Pieter Jansz Saenredam

The Nave and Choir of the Mariakerk in Utrecht, Seen from the West

1641

Inscriptions

  • signature, lower right:Pieter Saenredam, ghemaeckt.
  • date, lower right:[...] voleijndicht den 29. Januarij / int Jaer 1641.(Completed the 29th of January in the year 1641.)
  • inscription, lower right, above the signature:Dit is de Mariae kerck / binnen uijttrecht(This is the Mariakerk in Utrecht)
  • inscription, on the column at the left, below the image of a bull:accipe posteritas quod per tua [secula narres] / taurinus cutibus fundo solid[ata collumna est](Accept, posterity, that which you may tell through the ages: the column is grounded on the hides of bulls)

Technical notes

The support is an oak panel consisting of three vertically grained planks.
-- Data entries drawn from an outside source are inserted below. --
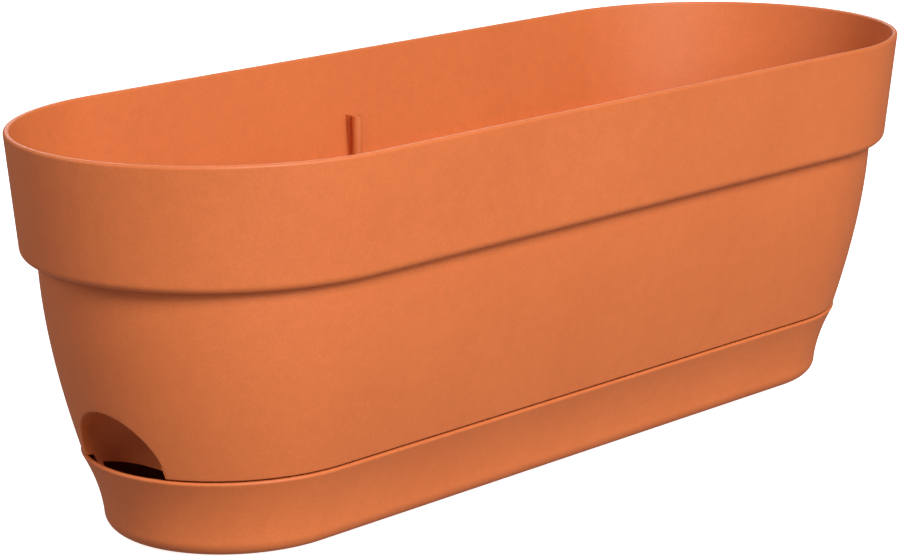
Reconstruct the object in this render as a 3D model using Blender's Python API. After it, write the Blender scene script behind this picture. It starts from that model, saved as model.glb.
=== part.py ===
"""Self-watering trough planter: a long round-ended trough that stands in a reservoir saucer.

Everything is in metres with +Z up. X runs along the planter, and the watering pocket is at the -X end.
The origin is on the ground, under the middle of the planter. Every level is a closed ring with two
straight sides and a half ellipse at each end, so a wall is one profile carried round that ring.
"""

import bmesh
import bpy
from math import atan2, cos, hypot, pi, sin, tan
from mathutils import Matrix, Vector

# Plan of every ring
HALF_STRAIGHT = 0.1546      # from the middle to where an end begins
END_STRETCH = 1.0776        # an end's reach along X over its half width
END_STEPS = 20              # flats in each half-ellipse end

# Heights
PLANTER_TOP = 0.1655
BAND_FOOT = 0.1148          # underside of the wide rim band
LIP_TOP = 0.0341            # top of the saucer
SEAM = 0.0008               # open line between the saucer's lip and the trough
SKIRT_FOOT = 0.0268         # lowest edge of the trough, inside the saucer
LEDGE_FOOT = 0.0318         # ledge round the trough's open bottom
LEDGE_TOP = 0.0341

# Half widths of the trough
RIM_HALF = 0.0862
BAND_FOOT_HALF = 0.0813
BAND_FOOT_EDGE = 0.0038     # radius of the band's lower edge
BODY_TOP_HALF = 0.0750
BODY_DRAW_IN = (0.0030, 0.0144, -0.0027)  # lost by the saucer: per depth, depth squared, depth cubed
SKIRT_TOP_HALF = 0.0574
SKIRT_FOOT_HALF = 0.0547
LEDGE_HALF = 0.0450         # edge of the open bottom

# Small rounded edges
RIM_ROUND = 0.0011
EDGE_ROUND = 0.0008
SHOULDER_ROUND = 0.0005
LIP_ROUND = 0.0009

# Wall thicknesses and clearances
WALL = 0.0024
THIN_WALL = 0.0022
SKIRT_WALL = 0.0021
INSERT_WALL = 0.0016
REST_GAP = 0.0003           # between pieces that rest on each other
SIDE_GAP = 0.0005
OVERRUN = 0.0020            # how far a cutter passes the faces it cuts
BEYOND_X = -0.2600          # outside the pocket end of the planter
BEYOND_Y = 0.0800           # outside the foot of its sides

# Watering pocket
ARCH_RADIUS = 0.0236
ARCH_CENTRE = 0.0360
ARCH_STEPS = 20
SCOOP_X = -0.2165           # where the pocket begins to narrow towards its rounded back
SCOOP_REACH = 0.0160
SCOOP_STEPS = 8
SCOOP_SQUARENESS = 0.87     # 1 gives a half ellipse in plan, and less a squarer back
HOOD_FOOT = 0.0314          # lowest edge of the pocket's back
END_FLOOR_X = -0.1900       # the end floor reaches from the pocket to here
END_FLOOR_INSET = 0.0003    # how much thinner it is than the ledge, above and below

# Hollow post on the back wall
POST_X = -0.0070
POST_Y = 0.0743
POST_TOP = 0.1374
POST_RADIUS = 0.00235
POST_BORE = 0.00115
POST_BORE_DEPTH = 0.0120
WEB_THICKNESS = 0.0016
WEB_TOP_DROP = 0.0003       # below the top of the post
WEB_TOP_HALF = 0.0822       # in the middle of the sloping band

# Saucer
SAUCER_FLOOR = 0.0024
SAUCER_EDGE = 0.0072        # radius of its bottom edge
LIP_FLARE = 0.0009          # how far the lip stands out past the trough
SAUCER_CURVE = 0.0285       # depth over which the side draws in
SAUCER_DRAW_IN = (0.0155, -0.0064)  # lost over it: per depth, depth squared
RIB_THICKNESS = 0.0020
RIB_REACH = 0.0062          # from the outside of the saucer to the inner edge of a rib
RIB_FOOT_REACH = 0.0040
RIB_BEND = 0.0080           # height at which a rib's back turns up the wall
RIB_SPACING = 0.0700
RIBS_A_SIDE = 5

# Soil separator
PANEL_HALF = 0.0540
PANEL_RIM = 0.0018
PANEL_THICKNESS = 0.0020
PANEL_HEIGHT = 0.0060
PANEL_NOTCH_X = -0.1945
PANEL_NOTCH_HALF = 0.0330
SLOT_LENGTH = 0.0200
SLOT_WIDTH = 0.0040
SLOT_SPACING = 0.0320
SLOT_ROW = 0.0340

# Wick cups
CUP_X = 0.0960
CUP_TOP_RADIUS = 0.0213
CUP_FOOT_RADIUS = 0.0175
CUP_FLANGE_RADIUS = 0.0262
CUP_FLOOR_GAP = 0.0010
CUP_STEPS = 32
CUP_SLOTS = 8
CUP_SLOT_WIDTH = 0.0030
CUP_SLOT_RISE = 0.0040      # from the foot of a cup to the foot of its slots
CUP_SLOT_TOP = 0.0240
CUP_SLOT_NEAR = 0.0090      # a slot's cutter runs out between these distances from the cup's axis
CUP_SLOT_FAR = 0.0300

TERRACOTTA = (0.58, 0.17, 0.045, 1.0)
BLACK = (0.012, 0.012, 0.013, 1.0)


# Scene -----------------------------------------------------------------------------------------------

def clear_scene():
    for obj in list(bpy.data.objects):
        bpy.data.objects.remove(obj)


def new_collection(name):
    collection = bpy.data.collections.new(name)
    bpy.context.scene.collection.children.link(collection)
    return collection


def plastic(name, colour, roughness):
    material = bpy.data.materials.new(name)
    material.use_nodes = True
    shader = material.node_tree.nodes["Principled BSDF"]
    shader.inputs["Base Color"].default_value = colour
    shader.inputs["Roughness"].default_value = roughness
    shader.inputs["Metallic"].default_value = 0.0
    return material


def new_object(name, bm, collection):
    mesh = bpy.data.meshes.new(name)
    bm.to_mesh(mesh)
    bm.free()
    obj = bpy.data.objects.new(name, mesh)
    collection.objects.link(obj)
    return obj


def new_cutter(name, bm, collection):
    """A body that is only joined to a piece, or cut out of one."""
    obj = new_object(name, bm, collection)
    obj.hide_render = True
    obj.display_type = "WIRE"
    return obj


def finish_piece(obj, material, sharp_angle=0.6):
    obj.data.materials.append(material)
    obj.data.shade_smooth()
    obj.data.set_sharp_from_angle(angle=sharp_angle)


def add_boolean(obj, name, operation, other):
    modifier = obj.modifiers.new(name, "BOOLEAN")
    modifier.operation = operation
    modifier.solver = "EXACT"
    modifier.object = other


# Profiles --------------------------------------------------------------------------------------------

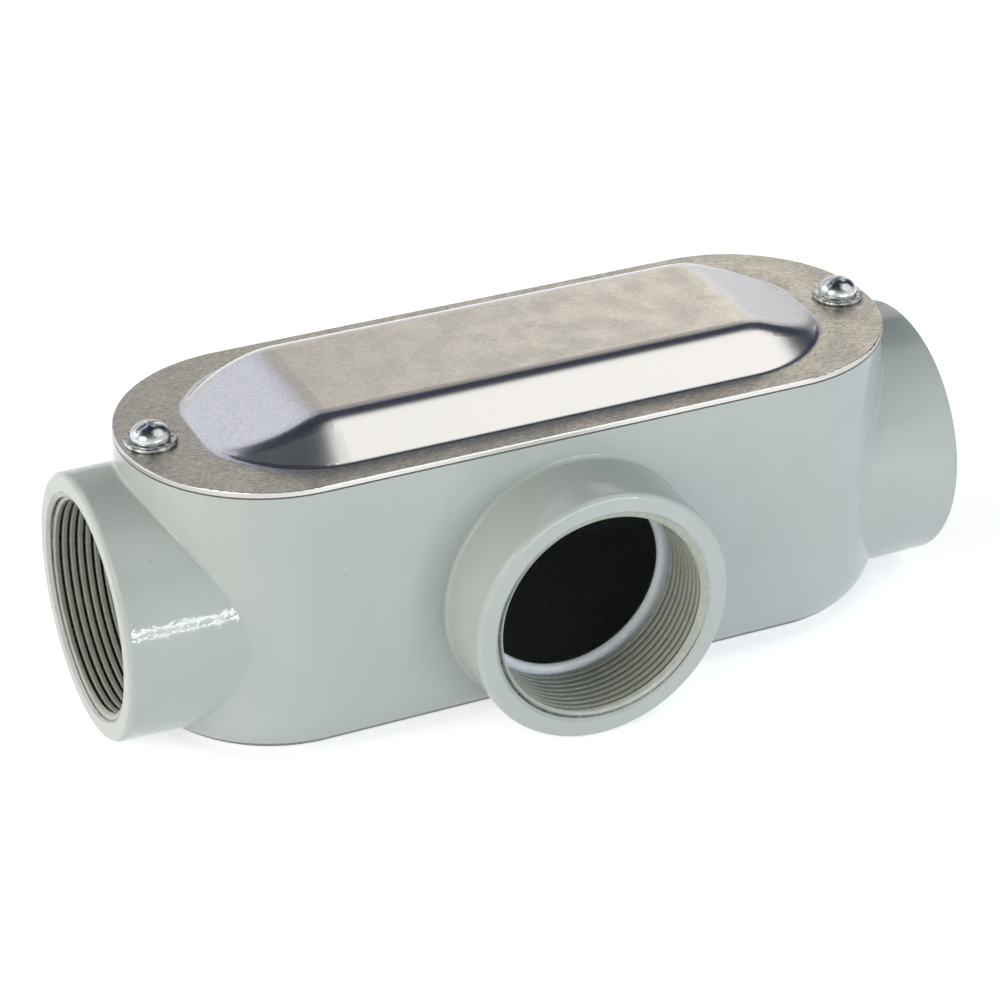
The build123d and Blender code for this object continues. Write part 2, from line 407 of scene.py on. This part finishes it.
def pressed_aluminium():
    """Rolled aluminium sheet: a warm satin grain, bright and smooth where the press stretched it."""
    metal = bpy.context.scene.conduit_metal
    material, tree, shader = new_material("rolled_and_pressed_aluminium")
    place = add_node(tree, "ShaderNodeTexCoord")["Object"]

    # The press polished what it tilted, more and more from 3 to 13 degrees, but the end ramps, which lean
    # along the run and hardly across it, stayed satin
    level, steep = 0.9985, 0.975  # upright part of the normal at 3 and 13 degrees
    end_ramp, long_slope = 0.10, 0.24  # part of the normal across the run
    facing = add_node(
        tree, "ShaderNodeSeparateXYZ", {0: add_node(tree, "ShaderNodeNewGeometry")["Normal"]},
    )
    sideways = add_node(tree, "ShaderNodeMath", {0: facing["Y"]}, operation="ABSOLUTE")[0]
    upright = facing["Z"]
    tilted = add_node(
        tree, "ShaderNodeMapRange", {0: upright, 1: level, 2: steep, 3: 0.0, 4: 1.0},
        interpolation_type="SMOOTHSTEP",
    )[0]
    end_on = add_node(
        tree, "ShaderNodeMapRange", {0: sideways, 1: end_ramp, 2: long_slope, 3: 1.0, 4: 0.0},
        interpolation_type="SMOOTHSTEP",
    )[0]
    satin = add_node(tree, "ShaderNodeMath", {0: tilted, 1: end_on}, operation="MULTIPLY")[0]
    bright = add_node(tree, "ShaderNodeMath", {0: tilted, 1: satin}, operation="SUBTRACT")[0]
    flat = add_node(tree, "ShaderNodeMath", {0: 1.0, 1: tilted}, operation="SUBTRACT")[0]

    # The flange under the press's pad stayed darker than the crown. The sheared edge, whose normal lies
    # nearly level, is as dull as the dullest of the sheet
    height = add_node(tree, "ShaderNodeSeparateXYZ", {0: place})["Z"]
    crown_foot = COVER_TOP - 7 * MM
    crown_shoulder = COVER_TOP - 3 * MM
    crown = add_node(
        tree, "ShaderNodeMapRange", {0: height, 1: crown_foot, 2: crown_shoulder, 3: 0.0, 4: 1.0},
    )[0]
    sheared = add_node(tree, "ShaderNodeMapRange", {0: upright, 1: 0.1, 2: 0.3, 3: 1.0, 4: 0.0})[0]

    # Hands left clouds of 14 mm and stains of 7 mm, which the crown kept a quarter of. The rolling grain
    # and the sparkle of the stretched metal are finer than a pixel of the render, so both are drawn as
    # coarse as 0.35 mm to show
    cloud = patches(tree, place, 14 * MM, detail=4)
    stain = patches(tree, place, 7 * MM, detail=5)
    rolled_way = add_node(tree, "ShaderNodeMapping", {"Vector": place, "Scale": (0.25, 1, 1)})[0]
    grain = patches(tree, rolled_way, metal.grain, detail=3)
    sparkle = patches(tree, place, 0.35 * MM, detail=2)
    colour = add_node(
        tree, "ShaderNodeMix", {0: crown, 6: "#afaba2", 7: metal.sheet_colour}, data_type="RGBA",
    )[2]
    kept = add_node(tree, "ShaderNodeMapRange", {0: crown, 1: 0.0, 2: 1.0, 3: 1.0, 4: 0.25})[0]
    stain = add_node(tree, "ShaderNodeMath", {0: stain, 1: kept}, operation="MULTIPLY")[0]
    marks = ((cloud, 0.12, "#f0ede7"), (stain, 0.3, "#a39e92"), (grain, 0.5, "#fbf8f2"))
    for pattern, share, other in marks:
        amount = add_node(tree, "ShaderNodeMath", {0: pattern, 1: share}, operation="MULTIPLY")[0]
        colour = add_node(tree, "ShaderNodeMix", {0: amount, 6: colour, 7: other}, data_type="RGBA")[2]
    drawn = add_node(tree, "ShaderNodeMix", {0: sparkle, 6: "#d3d5dc", 7: "#f6f6f8"}, data_type="RGBA")[2]
    for amount, other in ((satin, drawn), (bright, metal.pressed_colour), (sheared, "#cfcdc8")):
        colour = add_node(tree, "ShaderNodeMix", {0: amount, 6: colour, 7: other}, data_type="RGBA")[2]
    tree.links.new(colour, shader.inputs["Base Color"])
    shader.inputs["Metallic"].default_value = 1.0

    rough = patches(tree, place, 9 * MM, 0.33, 0.40, detail=3)
    for amount, other in ((satin, 0.36), (bright, 0.22), (sheared, 0.4)):
        rough = add_node(tree, "ShaderNodeMix", {0: amount, 2: rough, 3: other}, data_type="FLOAT")[0]
    tree.links.new(rough, shader.inputs["Roughness"])
    grain = add_node(tree, "ShaderNodeMath", {0: grain, 1: flat}, operation="MULTIPLY")[0]
    sparkle = add_node(tree, "ShaderNodeMath", {0: sparkle, 1: satin}, operation="MULTIPLY")[0]
    uneven(tree, shader, ((cloud, 0.006 * MM), (grain, 0.005 * MM), (sparkle, 0.006 * MM)))
    return material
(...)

The top, bottom and left sides are bevelled, but only slightly along the left edge. Dendrochronology has shown that the youngest heartwood ring was formed in 1625. The panel could have been ready for use by 1636, but a date in or after 1642 is more likely. The panel was primed with a thin, off-white, chalk ground layer. Infrared reflectography revealed that the panel was squared for transfer. It also revealed a detailed underdrawing in which several corrections were made. Paint samples show that gold leaf was used for the tapestries. The samples also revealed a lead-white paint layer under the gilding, and red, yellow and brown glazes, consisting of red lake, yellow lake and bone black, on top. The patterns in the tapestries were created by scratching into the paint with a fine point or the butt end of the brush, exposing the underlying metallic layer. The paint was applied quite smoothly, and more thickly along the contour lines, with visible brushmarks in the impasted details. The figures were painted on top of the background.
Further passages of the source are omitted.